Benchmark methodology
How we test every GPU in the index. Reproducible, transparent, no marketing numbers.
How we test
Every GPU in the index is tested with the same model, the same parameters, and the same tooling. We run Qwen3 32B at three quantization levels (Q4_K_M, Q8_0, FP16) and report the median decode speed from 5 independent runs. No cherry-picking, no warm caches, no synthetic loads.
Hardware
All benchmarks run on bare metal. No VMs, no containers, no cloud instances. This eliminates hypervisor overhead and IOMMU latency that would skew results.
Software
We use llama.cpp as the inference engine.
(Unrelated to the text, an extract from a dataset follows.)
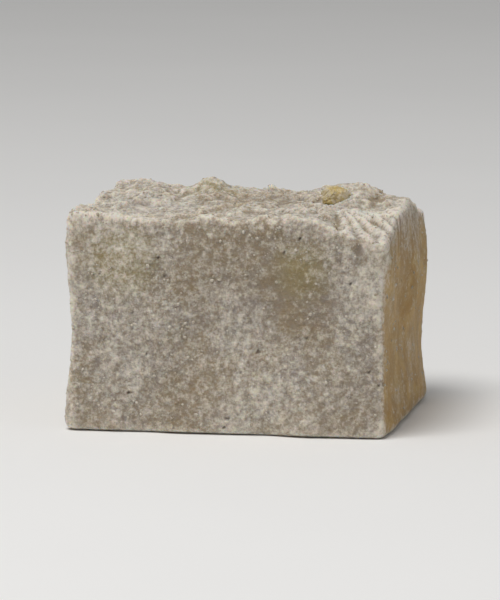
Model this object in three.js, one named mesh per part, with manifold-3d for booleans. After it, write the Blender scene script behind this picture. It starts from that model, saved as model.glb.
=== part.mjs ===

It supports every GPU architecture in our index (CUDA, Metal, Vulkan) and gives us consistent, comparable numbers across vendors.
Parameters
Every run uses identical parameters. We measure single-stream decode speed — the real-world scenario of one user generating text.
Reporting
We run each configuration 5 times and report the median value. The median is more robust than the mean — it ignores outliers from thermal throttling or background OS activity. The first run is always a cold start; we don't discard it.
Quantization levels
We test three quantization levels to cover the full spectrum of quality vs. speed tradeoffs.
4-bit quantization with K-means optimization. Best speed-to-quality ratio for most users. ~60% smaller than FP16.
8-bit quantization. Minimal quality loss vs. full precision. ~50% smaller than FP16. Good for tasks requiring high accuracy.
Full 16-bit floating point. No quantization loss. Requires the most VRAM. Use when you need exact model fidelity.